Gerard Cramer DVM, DVSc
Associate professor of Dairy Production Medicine
College of Veterinary Medicine, University of Minnesota
1365 Gortner Ave, St. Paul, MN 55108
612-625-8184

[email protected]
@dairycowfootdoc
@DairyKNOW
dairyknow.umn.edu/topics
cares.dairyknow.umn.edu/best-practices/lameness
youtube.com/c/GerardCramerdairycowfootdoc

This project was started in 2015 and data collection was completed in May 2017. The project had the following objectives:

  1. Describe the incidence of lameness and different types of foot lesions on organic dairy farms in Minnesota
  2. Assess seasonal risk factors for lameness and foot lesions on organic dairy farms in Minnesota.
  3. Evaluate the association between lameness and productivity (milk yield, culling and reproduction) on organic dairy farms.
  4. Develop educational materials about lameness prevention strategies targeted at organic and pasture-based dairy farms in the Upper Midwest.

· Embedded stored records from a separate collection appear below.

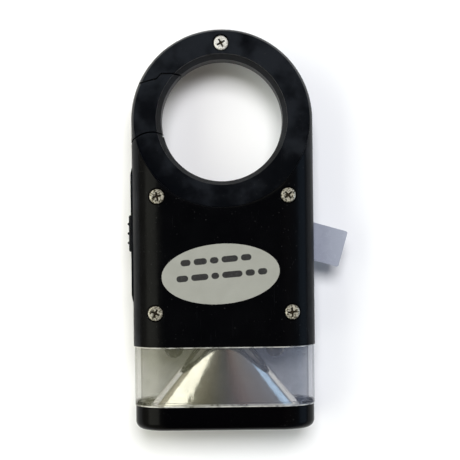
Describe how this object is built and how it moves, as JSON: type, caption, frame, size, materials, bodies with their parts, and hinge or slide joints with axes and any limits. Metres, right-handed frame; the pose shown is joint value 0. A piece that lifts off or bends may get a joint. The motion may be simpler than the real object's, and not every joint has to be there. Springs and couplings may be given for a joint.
{
  "type": "clip-on lantern torch",
  "caption": "Small flat pocket torch with a sprung carabiner eye, a sliding side switch and a clear lantern band over a chromed cone at its base.",
  "frame": {"origin": "middle of the flat front face that the torch lies on, midway along the casing and across it", "axes": "+X across the casing away from the switch, +Y along it towards the carabiner eye, +Z out of the screwed rear face"},
  "size_m": [0.0574, 0.1032, 0.0211],
  "materials": {
    "black_abs": "fine satin moulded ABS, black",
    "black_gloss": "polished black ABS",
    "clear_plastic": "clear moulded acrylic",
    "led_epoxy": "water-clear epoxy",
    "mirror_plating": "vacuum metallised, slightly rippled",
    "plated_steel": "bright zinc or nickel plate",
    "spring_steel": "plain spring steel",
    "nickel_strip": "nickel-plated strip",
    "cell_steel": "nickel-plated cell can",
    "board": "green solder mask",
    "component": "dark resistor body",
    "switch_metal": "tinned switch frame",
    "switch_plastic": "black nylon",
    "white_plastic": "white moulded plastic",
    "pull_film": "translucent bluish polyester film",
    "label_paper": "coated label paper"
  },
  "bodies": {
    "casing": {"rear_shell": "black_abs", "front_shell": "black_abs", "gate_pivot_pin": "plated_steel", "gate_return_spring": "spring_steel", "slide_switch_housing": "switch_metal", "slide_switch_terminals": "plated_steel", "circuit_board": "board", "resistors": "component", "coin_cell_front": "cell_steel", "coin_cell_rear": "cell_steel", "positive_contact_strip": "nickel_strip", "negative_contact_spring": "nickel_strip", "led_leads": "plated_steel", "led_carrier_plate": "white_plastic", "reflector": "mirror_plating", "lantern_window": "clear_plastic", "base_cap": "black_gloss", "torch_lens": "clear_plastic", "casing_screws": "plated_steel", "ring_screw": "plated_steel", "rear_label": "label_paper", "lantern_led_left": "led_epoxy", "torch_led": "led_epoxy", "lantern_led_right": "led_epoxy"},
    "gate": {"carabiner_gate": "black_abs"},
    "switch_slider": {"switch_knob": "black_abs", "slide_switch_actuator": "switch_plastic"},
    "pull_tab": {"battery_pull_tab": "pull_film"}
  },
  "joints": [
    {"name": "gate_swing", "type": "hinge", "parent": "casing", "child": "gate", "pos_m": [-0.01789, 0.01789, 0.0105], "axis": [0, 0, -1], "range_deg": [0, 40], "stiffness_Nm_per_rad": 0.02, "springref_deg": -34.38, "deforming": ["gate_return_spring"]},
    {"name": "switch_slide", "type": "slide", "parent": "casing", "child": "switch_slider", "axis": [0, -1, 0], "range_m": [0, 0.00475]},
    {"name": "pull_tab_slide", "type": "slide", "parent": "casing", "child": "pull_tab", "axis": [0.9613, -0.2756, 0], "range_m": [0, 0.025]}
  ]
}
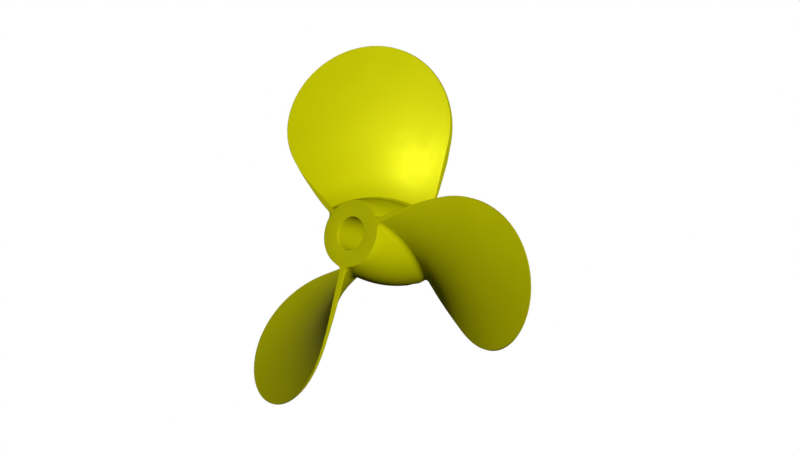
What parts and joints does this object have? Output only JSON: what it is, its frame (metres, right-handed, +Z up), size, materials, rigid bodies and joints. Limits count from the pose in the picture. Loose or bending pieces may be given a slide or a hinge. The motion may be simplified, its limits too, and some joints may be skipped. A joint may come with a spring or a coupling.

To complete our objectives 17 herds (10 in 2015 and 8 in 2016, 1 herd was included in both years) were enrolled based on a stratified random sample form Organic Valley farms. Herd sizes ranged from 12-300 cows and represented a wide spectrum of organic management styles. Specifically related to lameness management practices only 3/17 herds used a footbath at least once during our study period. Similarly, the use of routine hoof trimming was limited and only 9/17 herds had a hoof trimming visit during our study period. To accomplish objectives, we visited each herd 6 times to collect data. At each visit starting in March-May of each study year all cows were scored for locomotion, hygiene, body condition score, and hock lesions. Every 2nd visit cows, 25 cows that were randomly selected were evaluated in a hoof trimming chute for hoof lesions and sole thickness evaluation. Unfortunately, due to an accident it was not possible to complete the chute evaluation on 3 herds enrolled in 2016. In addition to collecting data from cow and hoof lesions scoring systems, 3 cows per herd had activity monitors placed on them to act as sentinel animals and give us a sense of the number of steps and lying times of cows in each herd.